[Begin SOURCE DATA]

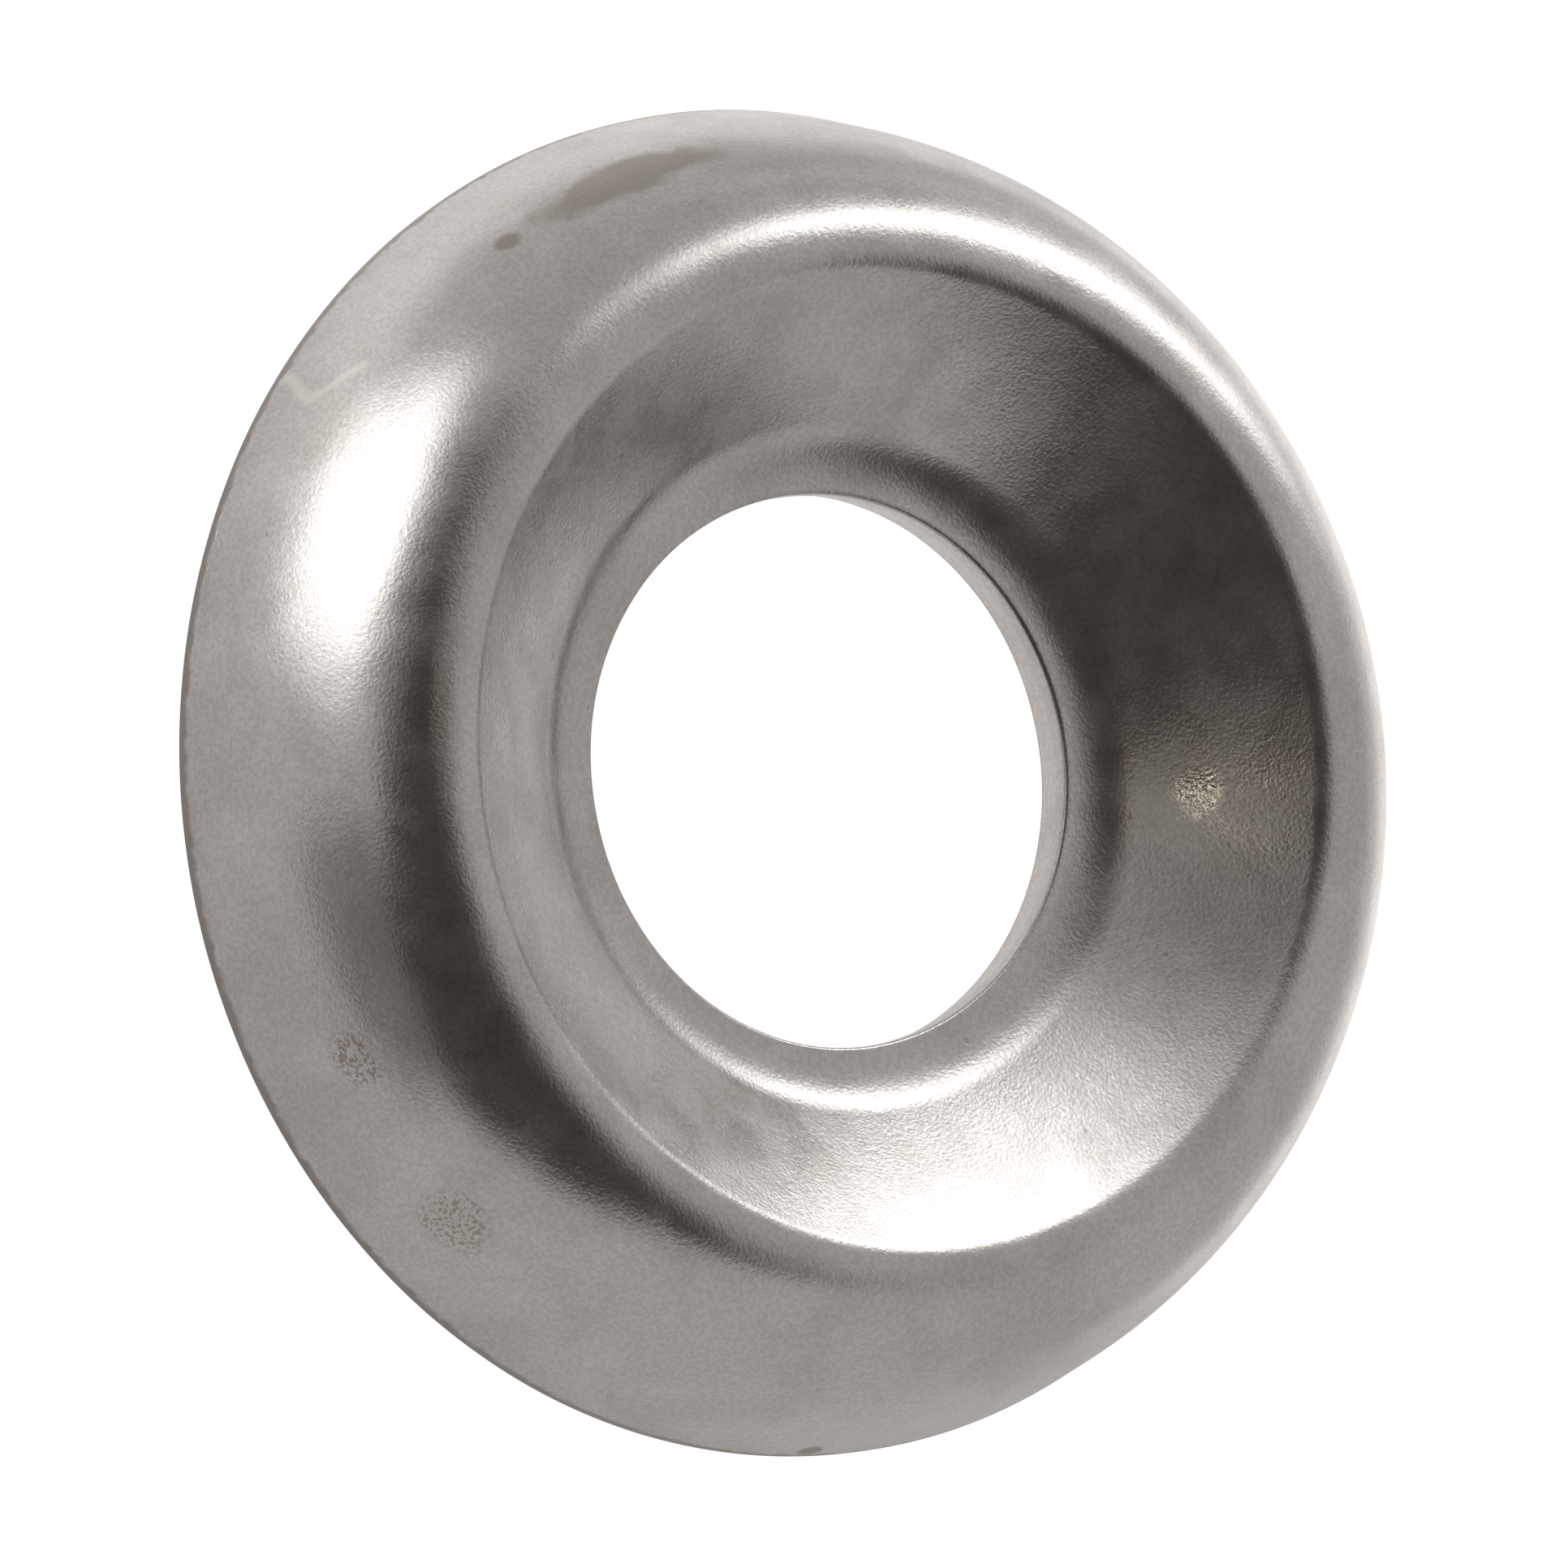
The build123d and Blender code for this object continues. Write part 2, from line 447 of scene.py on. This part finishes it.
def steel_material():
    """Tumbled stainless sheet: satin grain, a painted dark reflection and a dark rim mark, pits
    and a torn punched edge.
    """
    mat = bpy.data.materials.new("tumbled_stainless")
    mat.use_nodes = True
    shader = mat.node_tree.nodes["Principled BSDF"]
    shader.inputs["Metallic"].default_value = 1
    graph = Graph(mat.node_tree)
    place = graph.millimetres()
    height = graph.dot(place, (0, 0, 1))
    dark_reflection_and_mark = dark_reflection_and_rim_mark(graph, place)
    pitted = pits(graph, place)
    torn = torn_rim(graph, place, height)

    clouds = graph.noise(place, CLOUD_SCALE, 4, 0.6)
    flecks = graph.fade(graph.noise(place, FLECK_SCALE, 2), 0.38, 0.62)
    color = graph.mix(graph.fade(clouds, 0.35, 0.68), CLEAN_STEEL, DULL_STEEL)
    color = graph.mix(flecks, color, FLECK_TONE, "MULTIPLY")
    # Painted dark reflection on the upper flank, and the dark mark on the rim.
    color = graph.mix(dark_reflection_and_mark, color, DARK_REFLECTION_AND_MARK_COLOR)
    color = graph.mix(graph.math("MULTIPLY", pitted, PIT_STRENGTH), color, PIT_COLOR)
    color = graph.mix(scuff(graph, place, height), color, SCUFF_COLOR)
    color = graph.mix(torn, color, TORN_COLOR)

    satin = graph.noise(place, SATIN_SCALE, 4)
    burnished = graph.near(place, *BURNISHED_SPOT)
    rough = graph.fade(satin, 0.3, 0.7, SMOOTHEST, ROUGHEST)
    # The painted reflection patch and the rim mark are also rougher.
    rough = graph.math("ADD", rough, graph.math("MULTIPLY", dark_reflection_and_mark, DARK_PATCH_ROUGHER))
    rough = graph.math("SUBTRACT", rough, graph.math("MULTIPLY", burnished, BURNISH_SMOOTHER))
    rough = graph.math("ADD", rough, graph.math("MULTIPLY", torn, TORN_ROUGHER))

    normal = graph.bump(graph.noise(place, SWELL_SCALE, 2), SWELL_DEPTH)
    normal = graph.bump(graph.noise(place, GRAIN_SCALE, 2), GRAIN_DEPTH, normal)
    normal = graph.bump(graph.math("SUBTRACT", 1, pitted), PIT_DEPTH, normal)
    streaks = graph.noise(graph.millimetres((1, 1, 0.15)), STREAK_SCALE, 3)
    normal = graph.bump(graph.math("MULTIPLY", streaks, torn), TEAR_DEPTH, normal)

    graph.join(color, shader.inputs["Base Color"])
    graph.join(rough, shader.inputs["Roughness"])
    graph.join(normal, shader.inputs["Normal"])
    return mat


# How brightly the table glows in reflections: under the washer from its middle outwards,
# where a painted shadow darkens it towards the middle, just beside and behind it, and farther away
SHADE_UNDER_MIDDLE, SHADE_UNDER_EDGE = 0.4, 0.68
TABLE_GLOW = 0.42
BESIDE_GLOW = 0.8
BEHIND_GLOW = 1.02
BEYOND_GLOW = 0.58
TABLE_TINT = (1, 0.97, 0.945)
TABLE_SEEN = (0.96, 0.96, 0.96)


def floor_material():
    """A pale table that the washer mirrors darker than the camera sees it, with a painted shadow
    under the washer.
    """
    mat = bpy.data.materials.new("pale_table")
    mat.use_nodes = True
    shader = mat.node_tree.nodes["Principled BSDF"]
    shader.inputs["Base Color"].default_value = (0.3, 0.3, 0.3, 1)
    shader.inputs["Roughness"].default_value = 0.9
    shader.inputs["Specular IOR Level"].default_value = 0.1
    shader.inputs["Emission Strength"].default_value = 1
    graph = Graph(mat.node_tree)
    place = graph.millimetres()
    far = graph.length(place)
    oval = graph.length(graph.millimetres((1, 0.62, 1)))
    backwards = graph.dot(place, (0, 1, 0))
    # Painted shadow: under the washer the glow darkens towards the middle of the hole.
    under = graph.fade(far, 0.3, 2.6, SHADE_UNDER_MIDDLE, SHADE_UNDER_EDGE)
    beside = graph.fade(graph.dot(place, (-1, 0, 0)), 3, 7, TABLE_GLOW, BESIDE_GLOW)
    behind = graph.fade(backwards, 2, 8, TABLE_GLOW, BEHIND_GLOW)
    beyond = graph.fade(backwards, 5, 12, TABLE_GLOW, BEYOND_GLOW)
    around = graph.math("MAXIMUM", beside, behind)
    glow = graph.mix(graph.fade(oval, 6.9, 8.4), around, beyond)
    glow = graph.mix(graph.fade(far, 5, 6.3), under, glow)
    glow = graph.mix(1, glow, TABLE_TINT, "MULTIPLY")
    by_camera = graph.add("ShaderNodeLightPath").outputs["Is Camera Ray"]
    graph.join(graph.mix(by_camera, glow, TABLE_SEEN), shader.inputs["Emission Color"])
    return mat


# ---------------------------------------------------------------- studio

# The camera looks at the base's centre from this far up, turned about its own line of
# sight so that the screw axis points right and a little up in the picture.
CAMERA_ELEVATION = math.radians(58.06)
CAMERA_LEAN = math.radians(10.25)
CAMERA_DISTANCE = 212 * MM
FRAME_WIDTH = 14.725 * MM
LOOK_RIGHT = 0.19 * MM
LOOK_UP = -0.012 * MM
SENSOR_WIDTH = 36

# The layers of a soft window: how far each one spreads, and its share of the light
WINDOW_LAYERS = ((0.5, 0.3), (0.85, 0.3), (1.2, 0.22), (1.7, 0.18))
LAYER_GAP = 0.1 * MM
WATTS_PER_RADIANCE = 4


def camera_axes():
    """Picture right, picture up and the way back to the camera, as unit vectors."""
    tilt = math.pi / 2 - CAMERA_ELEVATION
    back = Vector((0, -math.sin(tilt), math.cos(tilt)))
    side = Vector((0, math.cos(tilt), math.sin(tilt)))
    level = Vector((-1, 0, 0))
    lean_cos, lean_sin = math.cos(CAMERA_LEAN), math.sin(CAMERA_LEAN)
    right = side * lean_cos - level * lean_sin
    up = side * lean_sin + level * lean_cos
    return right, up, back


def make_camera():
    """A long lens, so that the view is nearly parallel."""
    right, up, back = camera_axes()
    data = bpy.data.cameras.new("camera")
    data.sensor_width = SENSOR_WIDTH
    data.lens = data.sensor_width * CAMERA_DISTANCE / FRAME_WIDTH
    data.clip_start = 10 * MM
    data.clip_end = 10
    camera = bpy.data.objects.new("camera", data)
    place = back * CAMERA_DISTANCE + right * LOOK_RIGHT + up * LOOK_UP
    axes = Matrix((right, up, back))
    camera.matrix_world = Matrix.Translation(place) @ axes.transposed().to_4x4()
    bpy.context.scene.collection.objects.link(camera)
    bpy.context.scene.camera = camera


def outwards(azimuth):
    """Level unit vector away from the screw axis, at an azimuth in degrees."""
    angle = math.radians(azimuth)
    return Vector((math.cos(angle), math.sin(angle), 0))


def softbox(name, place, across, up, width, height, radiance):
    """A rectangular area light, unseen by the camera, that shines against across x up."""
    data = bpy.data.lights.new(name, "AREA")
    data.shape = "RECTANGLE"
    data.size, data.size_y = width, height
    data.energy = WATTS_PER_RADIANCE * radiance * width * height
    light = bpy.data.objects.new(name, data)
    axes = Matrix((across, up, across.cross(up)))
    light.matrix_world = Matrix.Translation(place) @ axes.transposed().to_4x4()
    light.visible_camera = False
    bpy.context.scene.collection.objects.link(light)
    return light


def soft_window(name, place, facing_azimuth, width, height, radiance, lean=0):
    """An upright oval softbox near the washer, in layers so that its edges are soft.

    It stands on the side that its azimuth says, and leans in its own plane by an angle in
    degrees.
    """
    away = outwards(facing_azimuth)
    turn = Matrix.Rotation(math.radians(lean), 3, away)
    across = turn @ Vector((-away.y, away.x, 0))
    up = turn @ Vector((0, 0, 1))
    for layer, (spread, share) in enumerate(WINDOW_LAYERS):
        light = softbox(
            f"{name}_{layer}", place - away * layer * LAYER_GAP, across, up,
            width * spread, height * spread, radiance * share,
        )
        light.data.shape = "ELLIPSE"


def make_lights():
    """The window that the funnel mirrors, the one that the flank mirrors, and its foot."""
    soft_window(
        "top_window", Vector((-8.9, 10, 7.4)) * MM, facing_azimuth=153,
        width=14.5 * MM, height=5 * MM, radiance=2.1, lean=27,
    )
    side_azimuth = -138
    away = outwards(side_azimuth)
    flank = Vector((-3.2, -5.1, 0)) * MM
    soft_window(
        "side_window", flank + away * 7 * MM + Vector((0, 0, 2.2)) * MM, side_azimuth,
        width=6 * MM, height=5.4 * MM, radiance=2.5,
    )
    softbox(
        "side_window_foot", flank + away * 5 * MM + Vector((0, 0, 0.1)) * MM,
        across=Vector((-away.y, away.x, 0)), up=away,
        width=5 * MM, height=4 * MM, radiance=0.7,
    )


def card(name, corners, glow, tint):
    """A plain card that only reflections see."""
    data = bpy.data.meshes.new(name)
    data.from_pydata([Vector(corner) * MM for corner in corners], [], [tuple(range(len(corners)))])
    piece = bpy.data.objects.new(name, data)
    mat = bpy.data.materials.new(name)
    mat.use_nodes = True
    shader = mat.node_tree.nodes["Principled BSDF"]
    shader.inputs["Base Color"].default_value = (0, 0, 0, 1)
    shader.inputs["Specular IOR Level"].default_value = 0
    shader.inputs["Emission Color"].default_value = (*tint, 1)
    shader.inputs["Emission Strength"].default_value = glow
    data.materials.append(mat)
    piece.visible_camera = False
    piece.visible_shadow = False
    bpy.context.scene.collection.objects.link(piece)


def make_cards():
    """What the steel mirrors besides the windows, with corners in millimetres.

    A pale card beside the washer, whose top edge runs uphill, a small warm lamp, whose image
    is the glint in the funnel, and a dark card in front.
    """
    card(
        "side_card", [(8, -21, 0), (8, 60, 0), (8, 60, 31.5)],
        glow=0.5, tint=(1, 0.985, 0.96),
    )
    card(
        "lamp", [(-3.3, -5, 11.2), (-2.5, -5.5, 11.2), (-2.5, -5.5, 12.8), (-3.3, -5, 12.8)],
        glow=3, tint=(1, 0.93, 0.75),
    )
    card(
        "dark_card", [(-1.1, -13, 0), (7.5, -13, 0), (7.5, -13, 5), (-1.1, -13, 5)],
        glow=0.2, tint=(1, 0.93, 0.89),
    )


# The sky's colours in reflections, and the directions that the dark room lies in
SKY = (0.5, 0.478, 0.465)
DARK_ROOM = (0.058, 0.047, 0.043)
ROOM_IN_FRONT = (0.428, -0.873, 0.231)
ROOM_ON_THE_RIGHT = (0.694, 0.558, 0.4545)


def make_world():
    """A pale sky, and a dark room in front that rises to the zenith on the right.

    The rest of its front is dusk above the horizon's pale band. The camera sees only white.
    """
    world = bpy.data.worlds.new("studio")
    bpy.context.scene.world = world
    world.use_nodes = True
    graph = Graph(world.node_tree)
    way = graph.add("ShaderNodeTexCoord").outputs["Generated"]
    in_front = graph.fade(graph.dot(way, ROOM_IN_FRONT), -0.2, 0.24)
    on_right = graph.fade(graph.dot(way, ROOM_ON_THE_RIGHT), -0.36, -0.2)
    dusk = graph.fade(graph.dot(way, (0, 0, 1)), 0.46, 0.64, 0, 0.6)
    dark = graph.math("MULTIPLY", in_front, graph.math("MAXIMUM", on_right, dusk))
    by_camera = graph.add("ShaderNodeLightPath").outputs["Is Camera Ray"]
    seen = graph.mix(by_camera, graph.mix(dark, SKY, DARK_ROOM), (1, 1, 1))
    graph.join(seen, world.node_tree.nodes["Background"].inputs["Color"])


def make_floor():
    """The table, far wider than the view."""
    bpy.ops.mesh.primitive_plane_add(size=4)
    floor = bpy.context.object
    floor.name = "table"
    floor.data.materials.append(floor_material())


make_camera()
washer = make_washer()
washer.data.materials.append(steel_material())
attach(washer, "root")
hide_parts(NODE)
make_floor()
make_lights()
make_cards()
make_world()
bpy.context.scene.view_settings.view_transform = "Standard"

[End SOURCE DATA]

EXERCISE OBJECTIVE:
Print only the lines that run from the start of the listing to the line bearing "torn = torn_rim(graph, place, height)"; please keep the first line and that last one, exactly as they appear.

REPLY:
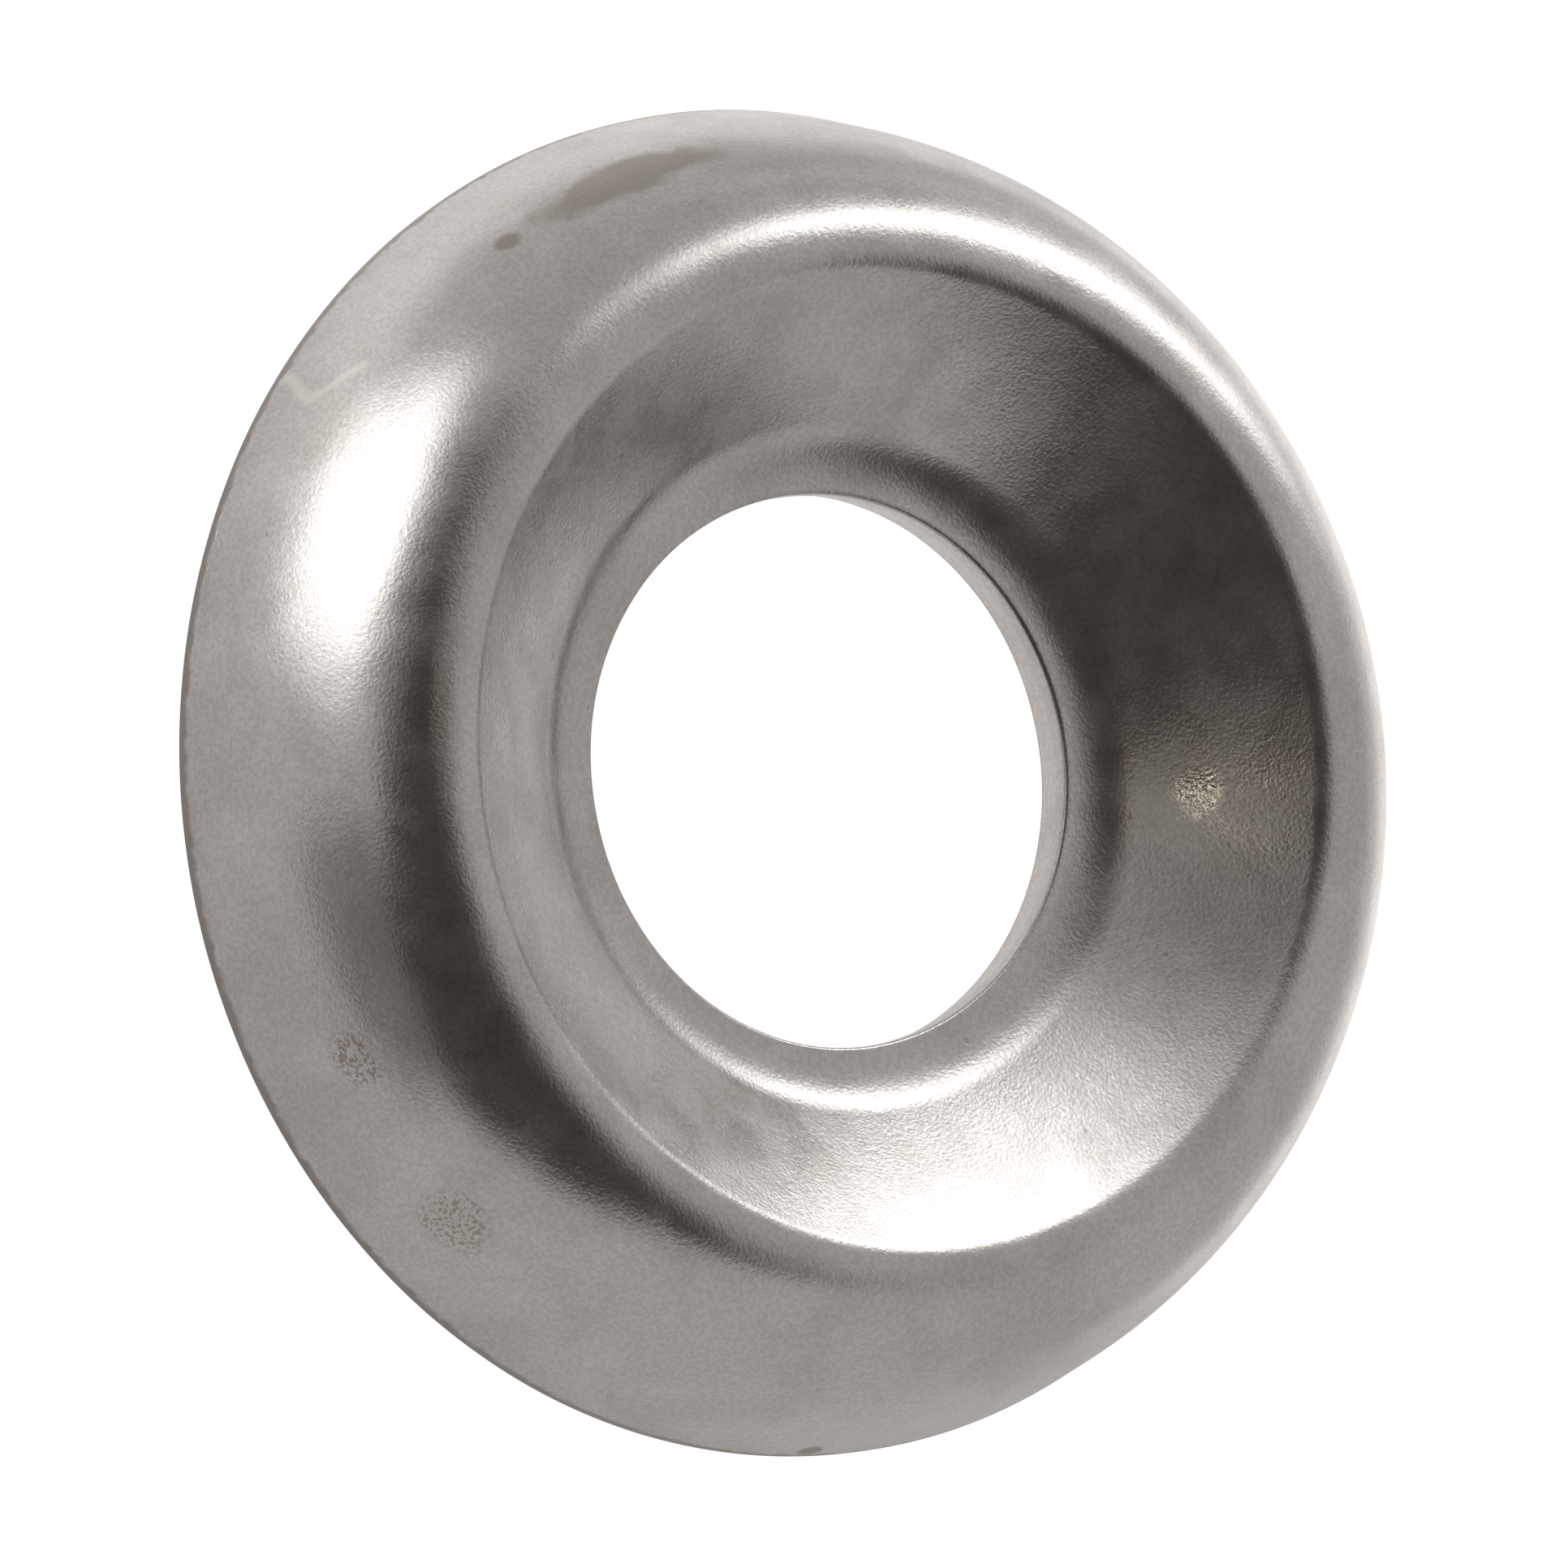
The build123d and Blender code for this object continues. Write part 2, from line 447 of scene.py on. This part finishes it.
def steel_material():
    """Tumbled stainless sheet: satin grain, a painted dark reflection and a dark rim mark, pits
    and a torn punched edge.
    """
    mat = bpy.data.materials.new("tumbled_stainless")
    mat.use_nodes = True
    shader = mat.node_tree.nodes["Principled BSDF"]
    shader.inputs["Metallic"].default_value = 1
    graph = Graph(mat.node_tree)
    place = graph.millimetres()
    height = graph.dot(place, (0, 0, 1))
    dark_reflection_and_mark = dark_reflection_and_rim_mark(graph, place)
    pitted = pits(graph, place)
    torn = torn_rim(graph, place, height)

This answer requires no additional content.